上映前「この作品は絶対に映画館のスクリーンで観て欲しいんだ!」と、トム・クルーズと監督クリストファー・マッカリーが熱いメッセージをくれるちょっとした映像が流れたのが少し面白かった。映画館にいる観客はちゃんと観に来てるんだから、そういう映像はTVCMで流してあげて欲しい。
君たちはどう生きるか
大人になってから、宮崎駿の新作をリアルタイムで映画館で観ることができる喜び。
しかも明かされていたのは作品タイトルと1枚のポスターだけ。
ここまで何も情報を入れずに映画を観に行くことは、次いつあるか分からないレアな体験かもしれない。
ジブリ作品はファンタジー要素多めより、どちらかというとリアリズム寄りの方が好きなので、雰囲気とか作画も含め冒頭の数分(タイトルが出るまで?)が自分の中でピークだったかも。
ただ冒頭の感じでずっといくと、あまりにも前作『風立ちぬ』と同じじゃん!となるような気はする。

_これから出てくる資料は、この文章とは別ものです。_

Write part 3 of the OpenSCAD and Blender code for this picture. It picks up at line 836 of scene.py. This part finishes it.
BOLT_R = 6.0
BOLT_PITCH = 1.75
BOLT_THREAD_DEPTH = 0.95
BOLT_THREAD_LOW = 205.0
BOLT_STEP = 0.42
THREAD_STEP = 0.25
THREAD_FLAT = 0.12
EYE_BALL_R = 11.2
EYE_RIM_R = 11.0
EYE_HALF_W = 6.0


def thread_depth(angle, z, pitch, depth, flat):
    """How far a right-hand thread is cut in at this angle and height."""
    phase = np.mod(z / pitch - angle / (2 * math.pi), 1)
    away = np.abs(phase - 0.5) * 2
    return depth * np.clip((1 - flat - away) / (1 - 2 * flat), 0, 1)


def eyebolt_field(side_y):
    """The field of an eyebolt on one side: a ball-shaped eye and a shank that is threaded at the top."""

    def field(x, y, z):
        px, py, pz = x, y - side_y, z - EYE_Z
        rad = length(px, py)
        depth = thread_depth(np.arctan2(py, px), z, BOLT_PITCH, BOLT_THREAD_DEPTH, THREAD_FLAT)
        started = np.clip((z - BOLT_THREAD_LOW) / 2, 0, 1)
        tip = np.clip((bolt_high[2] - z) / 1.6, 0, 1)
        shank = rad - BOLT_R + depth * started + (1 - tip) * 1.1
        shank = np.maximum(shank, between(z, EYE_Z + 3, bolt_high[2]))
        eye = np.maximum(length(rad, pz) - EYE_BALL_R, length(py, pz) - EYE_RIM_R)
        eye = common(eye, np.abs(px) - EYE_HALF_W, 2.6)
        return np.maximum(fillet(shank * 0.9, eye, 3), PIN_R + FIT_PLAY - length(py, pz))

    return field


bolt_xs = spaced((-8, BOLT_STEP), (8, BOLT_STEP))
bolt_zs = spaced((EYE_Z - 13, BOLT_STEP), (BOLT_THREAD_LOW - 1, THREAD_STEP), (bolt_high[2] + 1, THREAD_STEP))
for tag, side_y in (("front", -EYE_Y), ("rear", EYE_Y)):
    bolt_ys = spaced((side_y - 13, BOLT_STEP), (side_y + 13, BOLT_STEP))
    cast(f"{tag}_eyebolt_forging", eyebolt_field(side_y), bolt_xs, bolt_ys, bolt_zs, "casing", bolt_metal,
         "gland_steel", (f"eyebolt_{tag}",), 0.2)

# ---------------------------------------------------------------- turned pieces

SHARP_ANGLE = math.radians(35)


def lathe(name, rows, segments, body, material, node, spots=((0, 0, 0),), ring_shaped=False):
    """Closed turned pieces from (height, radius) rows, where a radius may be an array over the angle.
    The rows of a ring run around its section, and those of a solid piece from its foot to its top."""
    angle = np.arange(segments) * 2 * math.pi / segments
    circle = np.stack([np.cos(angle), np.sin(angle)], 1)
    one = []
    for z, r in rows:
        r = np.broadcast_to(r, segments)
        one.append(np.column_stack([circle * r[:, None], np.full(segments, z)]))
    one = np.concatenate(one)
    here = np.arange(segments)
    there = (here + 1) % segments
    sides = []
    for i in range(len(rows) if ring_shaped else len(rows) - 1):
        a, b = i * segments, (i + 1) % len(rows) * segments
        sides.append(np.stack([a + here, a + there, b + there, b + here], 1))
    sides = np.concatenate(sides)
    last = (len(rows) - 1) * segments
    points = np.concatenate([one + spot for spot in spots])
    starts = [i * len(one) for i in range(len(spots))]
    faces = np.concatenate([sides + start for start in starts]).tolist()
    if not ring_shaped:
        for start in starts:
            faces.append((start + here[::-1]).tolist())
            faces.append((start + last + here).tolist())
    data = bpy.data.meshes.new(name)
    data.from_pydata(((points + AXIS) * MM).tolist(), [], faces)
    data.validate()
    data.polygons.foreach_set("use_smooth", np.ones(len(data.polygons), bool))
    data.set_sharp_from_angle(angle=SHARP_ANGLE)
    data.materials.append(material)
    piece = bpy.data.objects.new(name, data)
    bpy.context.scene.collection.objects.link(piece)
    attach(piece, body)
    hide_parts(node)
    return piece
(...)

ただ宮崎駿が描くファンタジーは単にファンタジーでなく、まぎれもなく彼が生きてきたリアルが反映されているのだろう。
王蟲とは戦闘機の天蓋だったのか。
唯一公開されていたアオサギの絵。
個人的にはまたキムタクに声優としてジブリ作品に出て欲しかったので、あのかっこよさげなアオサギがキムタクの声帯を持っていたりなんかしたらこれはまたえらいことになりますぞと思っていたので、あのキャラクター造形は意表を突かれた。
キムタクは主人公・眞人の父親役で出演。
ジブリであの感じの父親像をやるんだということ、こういうキャラに自分がキャスティングされることの意味を考えて演技しているような上手さがあった。
実写キムタクはヒーロー的な役が多いけれど、ジブリ作品ではどこか不安定で弱さもある、言ってしまえば幼稚な部分もある男性を演じているのが面白い。
過去の楽曲ほど、そのシーンや作品そのものを食ってしまうような誰もが口ずさめる強烈なラインはないものの、作品に馴染みながら確かにそのシーンを力強いものにしており音が流れた瞬間に思わずはっとしてしまうような曲を作っている、という点で坂本龍一の『怪物』と久石譲の『君たちはどう生きるか』の劇伴は似ている気がした。
観客も一緒になって眞人と共に迷宮をさまよい続けるような物語。
でもなんだかんだラストには胸がじんとなる。
たとえ揉みくちゃで鳥の糞まみれになっても、この世界で生き続ける。
「この世は生きるに値する」
かつての引退会見での宮崎駿の言葉が蘇る。
たとえこの世界が美しいだけでなくても、汚れていたとしても、何もない「無」よりはましじゃないか。
私たちは漂白された世界を生きているわけじゃない。
それこそが人間の在り方なんだ。
これは宮崎駿の戦友・高畑勲が遺作『かぐや姫の物語』で最期に描いたテーマでもある。
『風立ちぬ』はひとりの作家の遺作としてはあまりにも完璧すぎるので、この作品があることでより人間らしくなった…と書くとなんか偉そうだが、何度も観て噛みしめたい、まだ自分が理解できていないだけの途方もない深さがある作品だと思う。
宮崎駿にはずっと元気でいて欲しい。